■ **Set task**
Look through the material below and count the lines with the string "body". Report only the count.

■ **Given information**
——

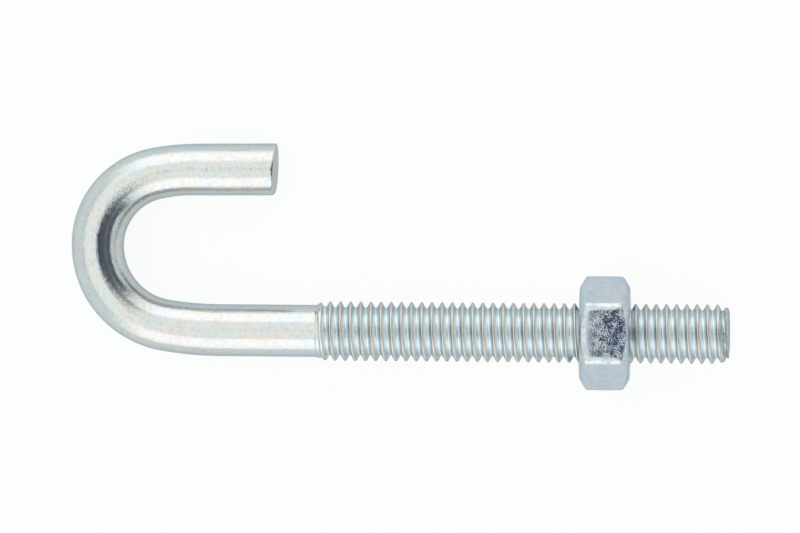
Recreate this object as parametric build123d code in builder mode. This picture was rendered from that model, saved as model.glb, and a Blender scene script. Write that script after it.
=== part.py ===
from build123d import *

import os
from math import asin, atan2, ceil, cos, hypot, radians, sin, tan

# Hook bolt: a steel rod with a rolled M6 x 1 thread, bent into a J at its plain end, with
# one hexagon nut on the thread. It lies on its side as it comes to rest: the outside of
# the bend and one flat of the nut touch the surface z = 0. +X runs from the bend towards
# the threaded end, +Y from the shank towards the hook's arm. Millimetres and degrees.

# Rod
rod_diameter = 5.1
plain_shank_end = 9.65

# Bend, as the rod meets it on its way from the shank to the arm: four tangent arcs,
# because the rod springs back a little where it leaves the bending pin at either side
bend_entry_radius = 33.7
bend_entry_turn = 9.4
bend_lower_radius = 7.98
bend_lower_turn = 81.1
bend_upper_radius = 7.14
bend_upper_turn = 77.4
bend_exit_radius = 18.9
arm_opening_angle = 0.44

# Arm, whose end is sheared off a little out of square
arm_length = 8.1
arm_shear_angle = 2.4
arm_edge_radius = 0.25

# Thread, right-handed: rolling presses its roots into the rod and raises its crests above
thread_pitch = 1.0
thread_major_diameter = 5.85
thread_root_diameter = 4.66
thread_length = 40.3
thread_first_crest = 0.172
thread_shoulder = 0.4
thread_run_out = 0.9
thread_start_depth = 0.02
thread_end_chamfer = 0.35

# Nut
nut_across_flats = 9.9
nut_thickness = 4.9
nut_corner_radius = 0.9
nut_face_diameter = 9.0
nut_chamfer_angle = 30.0
nut_countersink = 0.35
nut_distance = 25.6
nut_running_clearance = 0.05

os.makedirs("parts", exist_ok=True)

rod_radius = rod_diameter / 2
thread_radius = thread_major_diameter / 2
root_radius = thread_root_diameter / 2
bend_exit_turn = 180 - arm_opening_angle - bend_entry_turn - bend_lower_turn - bend_upper_turn
# The arm is drawn this much too long, so that the slanted cut goes through all of it
arm_waste = 2 * rod_radius * tan(radians(arm_shear_angle))


def rod_centre_line(plane):
    """The rod's middle line in a plane: plain shank along -X, round the bend, then the arm."""
    with BuildLine(plane) as line:
        shank = Line((-thread_shoulder / 2, 0), (-plain_shank_end, 0))
        entry = JernArc(shank @ 1, shank % 1, bend_entry_radius, -bend_entry_turn)
        lower = JernArc(entry @ 1, entry % 1, bend_lower_radius, -bend_lower_turn)
        upper = JernArc(lower @ 1, lower % 1, bend_upper_radius, -bend_upper_turn)
        leave = JernArc(upper @ 1, upper % 1, bend_exit_radius, -bend_exit_turn)
        Line(leave @ 1, leave @ 1 + (leave % 1) * (arm_length + arm_waste))
    return line.line


# At rest the shank slopes up from the bend to the nut, which is thicker than the rod. They
# touch the surface below the bend's far end and below the nut's edge on the hook's side.
flat_view = rod_centre_line(Plane.XY)
bend_reach = flat_view.bounding_box().min.X
half_flats = nut_across_flats / 2
flat_edge_depth = (half_flats - nut_face_diameter / 2) * tan(radians(nut_chamfer_angle))
support_span = nut_distance + flat_edge_depth - bend_reach
rest_slope = atan2(half_flats, support_span) - asin(rod_radius / hypot(support_span, half_flats))

# The origin is on the surface, below the middle of the space that the part takes up
sharp_corner = half_flats / cos(radians(30))
round_corner = sharp_corner - nut_corner_radius * (1 / cos(radians(30)) - 1)
end_face_radius = thread_radius - thread_end_chamfer
bend_side = bend_reach * cos(rest_slope) - rod_radius
thread_side = thread_length * cos(rest_slope) + end_face_radius * sin(rest_slope)
arm_side = (flat_view @ 1).Y + rod_radius
bolt_plane = Plane(
    origin=(
        -(bend_side + thread_side) / 2,
        -(arm_side - round_corner) / 2,
        rod_radius - bend_reach * sin(rest_slope),
    ),
    x_dir=(cos(rest_slope), 0, sin(rest_slope)),
    z_dir=(-sin(rest_slope), 0, cos(rest_slope)),
)
bolt_axis = Axis(bolt_plane.origin, bolt_plane.x_dir)

# Thread: a screw with sharp crests and roots, drawn about the Z axis. Its flanks are strips
# of flat facets between points along the root's and the crest's helix.
points_in_turn = 20


def helix(radius, start, steps):
    """Points along the right-hand helix of this radius that leaves the XZ plane at start."""
    points = []
    for step in range(steps + 1):
        angle = radians(360 * step / points_in_turn)
        rise = thread_pitch * step / points_in_turn
        points.append((radius * cos(angle), radius * sin(angle), start + rise))
    return points


def facets_between(lower, upper):
    """Strip of three-cornered facets between two rows of as many points."""
    facets = []
    for step in range(len(lower) - 1):
        facets.append(Face(Wire.make_polygon([lower[step], lower[step + 1], upper[step]])))
        facets.append(Face(Wire.make_polygon([lower[step + 1], upper[step + 1], upper[step]])))
    return facets


screw_start = thread_first_crest - 2.5 * thread_pitch
screw_turns = ceil((thread_length - screw_start) / thread_pitch) + 1
screw_steps = screw_turns * points_in_turn
root = helix(root_radius, screw_start, screw_steps + points_in_turn)
crest = helix(thread_radius, screw_start + thread_pitch / 2, screw_steps)
screw_faces = facets_between(root[: screw_steps + 1], crest) + facets_between(crest, root[points_in_turn:])
for end in (0, screw_steps):
    hub = (0, 0, root[end][2])
    rim = root[end : end + points_in_turn + 1] + [crest[end], root[end]]
    for corner, next_corner in zip(rim, rim[1:]):
        screw_faces.append(Face(Wire.make_polygon([hub, corner, next_corner])))

# The screw, too long at both ends, is cut by a turned profile: the cone along which its
# crests rise where the rolls ran out, room for the full crests, and the end's chamfer
screw_place = Plane(bolt_plane.origin, x_dir=bolt_plane.y_dir, z_dir=bolt_plane.x_dir)
crests_rise = Vector(-thread_shoulder, rod_radius - thread_start_depth)
crests_full = Vector(thread_run_out, thread_radius)
chamfer_start = Vector(thread_length - thread_end_chamfer, thread_radius)
chamfer_end = Vector(thread_length, end_face_radius)
with BuildPart() as thread:
    add(screw_place.location * Solid(Shell(screw_faces)))
    with BuildSketch(bolt_plane):
        with BuildLine():
            Polyline(
                (-thread_shoulder, 0),
                crests_rise,
                crests_full * 2 - crests_rise,
                chamfer_start * 2 - chamfer_end,
                chamfer_end,
                (thread_length, 0),
                close=True,
            )
        make_face()
    revolve(axis=bolt_axis, mode=Mode.INTERSECT)

# Hook bolt: plain rod, bend, arm and thread are one piece of steel
with BuildPart() as hook_bolt:
    centre_line = rod_centre_line(bolt_plane)
    with BuildSketch(Plane(centre_line @ 0, x_dir=bolt_plane.z_dir, z_dir=centre_line % 0)):
        Circle(rod_radius)
    sweep(path=centre_line)

    # The arm's end is cut a little out of square, longer on the outside of the hook
    along_arm = centre_line % 1
    arm_end = centre_line @ 1 - along_arm * arm_waste
    square_cut = Plane(arm_end, x_dir=bolt_plane.z_dir, z_dir=along_arm)
    with BuildSketch(square_cut.rotated((arm_shear_angle, 0, 0))):
        Circle(rod_diameter)
    extrude(amount=2 * arm_waste, mode=Mode.SUBTRACT)
    arm_face = hook_bolt.faces().filter_by(GeomType.PLANE).sort_by(Axis.Y)[-1]
    fillet(arm_face.edges(), arm_edge_radius)

    # The shank narrows on a cone to just under the roots, where the thread takes over
    with BuildSketch(bolt_plane):
        with BuildLine():
            Polyline(
                (-thread_shoulder / 2, 0),
                (-thread_shoulder / 2, rod_radius),
                (thread_shoulder / 2, root_radius - thread_start_depth),
                (thread_shoulder / 2, 0),
                close=True,
            )
        make_face()
    revolve(axis=bolt_axis)
    add(thread.part)
hook_bolt.part.label = "hook_bolt"

# Hexagon nut, one flat down: both faces turned to a blunt cone, bore countersunk at both
nut_origin = bolt_plane.from_local_coords(Vector(nut_distance, 0, 0))
nut_face = Plane(nut_origin, x_dir=bolt_plane.z_dir, z_dir=bolt_plane.x_dir)
with BuildPart() as hex_nut:
    with BuildSketch(nut_face) as hexagon:
        RegularPolygon(half_flats, 6, major_radius=False, rotation=30)
        fillet(hexagon.vertices(), nut_corner_radius)
    extrude(amount=nut_thickness)

    cone_depth = (sharp_corner - nut_face_diameter / 2) * tan(radians(nut_chamfer_angle))
    with BuildSketch(Plane(nut_origin, x_dir=bolt_plane.x_dir, z_dir=bolt_plane.z_dir)):
        with BuildLine():
            Polyline(
                (0, 0),
                (0, nut_face_diameter / 2),
                (cone_depth, sharp_corner),
                (nut_thickness - cone_depth, sharp_corner),
                (nut_thickness, nut_face_diameter / 2),
                (nut_thickness, 0),
                close=True,
            )
        make_face()
    revolve(axis=bolt_axis, mode=Mode.INTERSECT)

    with BuildSketch(nut_face):
        Circle(thread_radius + nut_running_clearance)
    extrude(amount=nut_thickness, mode=Mode.SUBTRACT)
    bore_rims = hex_nut.edges().filter_by(GeomType.CIRCLE).sort_by(SortBy.RADIUS)[:2]
    chamfer(bore_rims, nut_countersink)
hex_nut.part.label = "hex_nut"

export_step(hook_bolt.part, "parts/hook_bolt.step")
export_step(hex_nut.part, "parts/hex_nut.step")
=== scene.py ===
from math import cos, pi, radians, sin, tan

import bmesh
import bpy
import numpy as np
from mathutils import Matrix


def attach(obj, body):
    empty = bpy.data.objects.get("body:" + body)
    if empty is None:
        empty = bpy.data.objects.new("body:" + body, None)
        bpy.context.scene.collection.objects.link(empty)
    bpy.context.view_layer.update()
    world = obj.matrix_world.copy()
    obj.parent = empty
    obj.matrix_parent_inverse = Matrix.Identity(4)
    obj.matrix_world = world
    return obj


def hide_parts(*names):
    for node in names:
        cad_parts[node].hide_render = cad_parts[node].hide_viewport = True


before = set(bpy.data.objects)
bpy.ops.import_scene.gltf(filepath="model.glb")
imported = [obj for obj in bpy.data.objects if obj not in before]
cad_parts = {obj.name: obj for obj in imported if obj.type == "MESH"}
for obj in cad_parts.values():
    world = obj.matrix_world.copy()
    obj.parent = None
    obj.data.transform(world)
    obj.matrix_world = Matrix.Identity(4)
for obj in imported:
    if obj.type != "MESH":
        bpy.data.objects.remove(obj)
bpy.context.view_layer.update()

# Hook bolt -----------------------------------------------------------------------------
# One length of cold-drawn steel wire, 5.1 mm thick, with an M6 thread rolled on one end.
# The other end is sheared off and bent cold round a pin into a J. Bright zinc is plated
# over all of it and passivated clear.

# Where the thread starts on the bolt's axis, and the slope at which the bolt lies on its
# bend and its nut, as the solids have them. Both pieces' sizes are in millimetres.
thread_start = np.array((-8.01261, -6.38536, 3.64576))
lying_slope = 0.0502147
along_bolt = np.array((cos(lying_slope), 0, sin(lying_slope)))
across_bolt = np.array((0.0, 1.0, 0.0))
out_of_hook = np.array((-sin(lying_slope), 0, cos(lying_slope)))

# Runs of the wire on its way from the thread: the shank, four arcs, and the arm. The two
# middle arcs wrap the bending pin, and the wire springs back in the others.
wire_radius = 2.55
arc_radii = np.array((33.7, 7.98, 7.14, 18.9))
arc_turns = np.radians((9.4, 81.1, 77.4, 11.66))
run_lengths = np.array((9.65, *(arc_radii * arc_turns), 8.1))
run_bends = np.array((0, *(1 / arc_radii), 0))
wire_length = run_lengths.sum()

# The middle line in short steps, drawn on a little past the arm's end. Where one run meets
# the next, the bend changes gradually: it is the mean over easing_steps to either side. The
# shank is kept straight as far as straight_shank.
line_step = 0.01
line_spare = 3
easing_steps = 60
line_places = np.arange(0, wire_length + line_spare, line_step)
line_bends = run_bends[np.searchsorted(np.cumsum(run_lengths)[:-1], line_places)]
line_bends = np.convolve(np.pad(line_bends, easing_steps, "edge"),
                         np.ones(2 * easing_steps + 1) / (2 * easing_steps + 1), "valid")
line_headings = pi - (np.cumsum(line_bends) - line_bends / 2) * line_step
line_x = np.cumsum(np.cos(line_headings)) * line_step
line_y = np.cumsum(np.sin(line_headings)) * line_step
straight_shank = 9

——

■ **Answer to this problem**
3